Colostrum - the healthfood?

Colostrum is the thick yellow fluid which is produced by the cow (and all lactating mammals) initially after birthing, it is the first "milk" for newborns (approx. 36L from the cow). It contains protein, nutrients for growth, antibodies for disease protection and immune support. Colostrum is necessary for calf health, growth and protection from disease. The newborn calf is particularly vulnerable to disease - in particular, pneumonia and diarrhea (scour). The colostrum contains extra nutrients and antibodies to help protect the calf at this time. Colostrum is crucial for the prevention of calf diarrhea and pneumonia. On farms providing colostrum to the health food industry, this crucial food is currently being withheld from calves. It is being stripped from the cow, processed and marketed as a health food supplement. Colostrum is also sold to animal food and medicine manufacturers, for supplemental or replacement feeding.

The life of the "dairy" cow

In New Zealand cows are forced to milk twice a day for approximately 10 months of the year.

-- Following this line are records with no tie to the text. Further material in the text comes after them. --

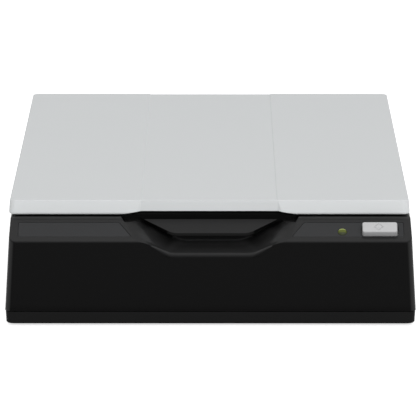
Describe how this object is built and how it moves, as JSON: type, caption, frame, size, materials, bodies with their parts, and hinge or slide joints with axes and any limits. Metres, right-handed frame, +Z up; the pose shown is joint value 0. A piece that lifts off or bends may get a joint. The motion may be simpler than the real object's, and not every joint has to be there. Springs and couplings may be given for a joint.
{
  "type": "flatbed scanner",
  "caption": "Compact flatbed document scanner: hinged light grey lid, black case, sloped control panel with scan button and light, and a belt-driven sensor carriage.",
  "frame": {"origin": "under the middle of the case, on the surface that the feet stand on", "axes": "+X to the right seen from the front, +Y from the front to the hinged rear edge, +Z up; the control panel faces -Y"},
  "size_m": [0.145, 0.234, 0.043],
  "materials": {
    "lid_plastic": "fine satin",
    "case_plastic": "satin gloss",
    "panel_plastic": "satin",
    "grip_plastic": "satin",
    "button_plastic": "satin",
    "inner_plastic": "matte",
    "chip_plastic": "matte",
    "gear_plastic": "satin",
    "cable_plastic": "smooth",
    "board": "lacquered",
    "light_lens": "clear tinted",
    "pad_white": "matte",
    "foam": "open cell",
    "rubber": "matte",
    "steel": "ground",
    "zinc": "plated",
    "bronze": "sintered",
    "clear_glass": "polished"
  },
  "bodies": {
    "case": {"lower_case": "case_plastic", "upper_case": "case_plastic", "foot_front_left": "rubber", "foot_front_right": "rubber", "foot_rear_left": "rubber", "foot_rear_right": "rubber", "case_screw_front_left": "zinc", "case_screw_front_right": "zinc", "case_screw_rear_left": "zinc", "case_screw_rear_right": "zinc", "panel_film_left": "panel_plastic", "panel_film_right": "panel_plastic", "switch_body": "zinc", "light_pipe": "light_lens", "light_chip": "cable_plastic", "panel_board": "board", "platen_glass": "clear_glass", "reference_strip": "pad_white", "guide_rod": "steel", "rod_clip_front": "inner_plastic", "rod_clip_rear": "inner_plastic", "drive_belt": "rubber", "drive_plate": "steel", "idler_plate": "steel", "stepper_motor": "zinc", "main_board": "board", "controller_chip": "chip_plastic", "cable_connector": "gear_plastic", "usb_socket": "zinc", "power_socket": "chip_plastic", "flat_cable": "cable_plastic", "hinge_pin_left": "steel", "hinge_pin_right": "steel"},
    "scan_button": {"scan_button": "button_plastic", "switch_plunger": "inner_plastic"},
    "lid": {"lid_cover": "lid_plastic", "lid_tray": "grip_plastic", "lid_grip": "grip_plastic", "pad_foam": "foam", "pad_sheet": "pad_white", "lid_bumper_left": "rubber", "lid_bumper_right": "rubber"},
    "carriage": {"carriage_tray": "inner_plastic", "rod_bush": "bronze", "rail_slider": "gear_plastic", "sensor_housing": "chip_plastic", "sensor_window": "clear_glass", "lens_array": "inner_plastic", "light_guide": "clear_glass", "sensor_board": "board", "sensor_spring_left": "steel", "sensor_spring_right": "steel", "belt_clamp": "gear_plastic"},
    "drive_gear": {"drive_gear": "gear_plastic"},
    "idler_pulley": {"idler_pulley": "gear_plastic"},
    "motor_pinion": {"motor_pinion": "bronze"}
  },
  "joints": [
    {"name": "lid_hinge", "type": "hinge", "parent": "case", "child": "lid", "pos_m": [0, 0.11263, 0.0346], "axis": [-1, 0, 0], "range_deg": [0, 100]},
    {"name": "button_press", "type": "slide", "parent": "case", "child": "scan_button", "axis": [0, 0.5373, -0.8434], "range_m": [0, 0.0008], "stiffness_N_per_m": 400, "springref_m": -0.001},
    {"name": "carriage_slide", "type": "slide", "parent": "case", "child": "carriage", "axis": [0, -1, 0], "range_m": [0, 0.146]},
    {"name": "gear_spin", "type": "hinge", "parent": "case", "child": "drive_gear", "pos_m": [0.018, 0.096, 0.01], "axis": [0, 0, 1], "range_deg": [0, 1420]},
    {"name": "idler_spin", "type": "hinge", "parent": "case", "child": "idler_pulley", "pos_m": [0.018, -0.097, 0.006], "axis": [0, 0, 1], "range_deg": [0, 1420]},
    {"name": "pinion_spin", "type": "hinge", "parent": "case", "child": "motor_pinion", "pos_m": [0.034, 0.096, 0.01], "axis": [0, 0, 1], "range_deg": [-4260, 0]}
  ],
  "couplings": [
    {"joint": "gear_spin", "follows": "carriage_slide", "rad_per_m": 169.49},
    {"joint": "idler_spin", "follows": "carriage_slide", "rad_per_m": 169.49},
    {"joint": "pinion_spin", "follows": "carriage_slide", "rad_per_m": -508.47}
  ]
}
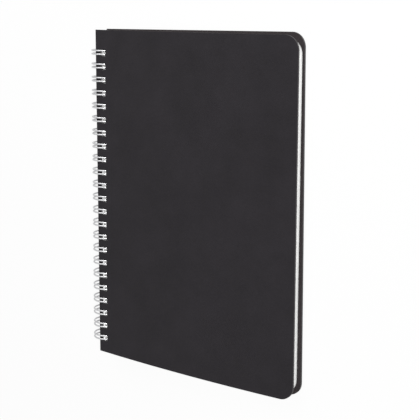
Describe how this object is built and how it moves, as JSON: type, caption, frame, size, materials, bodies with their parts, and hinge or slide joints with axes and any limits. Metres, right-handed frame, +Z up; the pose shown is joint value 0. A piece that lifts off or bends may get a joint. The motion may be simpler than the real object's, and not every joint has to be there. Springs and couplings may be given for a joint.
{
  "type": "wire-bound notebook",
  "caption": "Wire-bound notebook with two loose leather covers round a block of pages, held by twin-loop wire through square holes along the spine.",
  "frame": {"origin": "middle of the footprint, on the surface that the closed notebook lies on", "axes": "+X from the spine to the fore edge, +Y from the foot of the page to its head, +Z up out of the front cover"},
  "size_m": [0.1582, 0.2126, 0.0163],
  "materials": {
    "leather": "smooth charcoal leather with a fine matt grain and cut edges",
    "paper": "plain white paper, cut edges",
    "wire": "bright silver plated wire"
  },
  "bodies": {
    "book": {"page_block": "paper", "wire_binding": "wire"},
    "front": {"front_cover": "leather"},
    "back": {"back_cover": "leather"}
  },
  "joints": [
    {"name": "front_cover_turn", "type": "hinge", "parent": "book", "child": "front", "pos_m": [-0.07097, -0.00113, 0.00815], "axis": [0, -1, 0], "range_deg": [0, 180]},
    {"name": "back_cover_turn", "type": "hinge", "parent": "book", "child": "back", "pos_m": [-0.07097, -0.00113, 0.00815], "axis": [0, 1, 0], "range_deg": [0, 180]}
  ]
}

There are approximately 3,200,000 cows being milked in New Zealand. The average life of these cows is 5-7 years, after which they are sent off to slaughter due to poor reproduction, reduced milk production, health problems (usually related to stresses of intensive farming) or replacement with younger animals. The life of a cow would naturally be approximately 20-25 years old.

For most of her shortened adult life, the cow will be pregnant and milked. She is usually mated for the first time at 15 months old having her first birth at 2 years of age (while still a youngster). She should be producing around 30 litres of milk a day. She will continue to be milked for 10 months - but will be made pregnant again within 3 months. For the final few weeks of pregnancy she will be "dried out" (stop being milked) and her overworked udder given a rest.

Cows will never have the opportunity to raise any of their calves. The calves will be removed from her at birth or 2 days old. Seperation of the cow and calf is traumatic and upsetting, both cry and search for one another.

Common problems affecting cattle on dairy farms

Mastitis - The inflammation of the udder caused by a bacteria. Many factors influence mastitis including cracked teats, injuries, poor milking methods. The affected teat may be red, swollen, hard, and the cow may become very ill.

Milk fever - A common disease of high producing cows which occurs in late pregnancy or during lactation (producing milk). It is associated with falling levels of calcium. Signs include restlessness, tremors and staggering, she can become semi-conscious laying down, treatment is required as this can be a fatal condition.

Scours in calves - passing of soft often watery faeces. The calves condition becomes very weak and many can die. Can be caused by stress, poor food, exposure to cold, and transportation.

What can you do?

Stop consuming dairy products and show you do not support the cruelty inflicted on cows and calves. Stop consuming dairy products for the health of yourself and family.

Some dairy related by-products

Casein: main protein of milk. Use/s: cheese making

Lactic acid: acid produced by the fermentation of milk sugar but also by fermentation in pickles, cocoa and tobacco. Use/s: acidulant in confectionery, soft drinks, pickles and sauces

Lactose milk sugar: Use/s: tablet filler, sweetener, 'carrier' for flavouring agents & emdash; especially in crisps.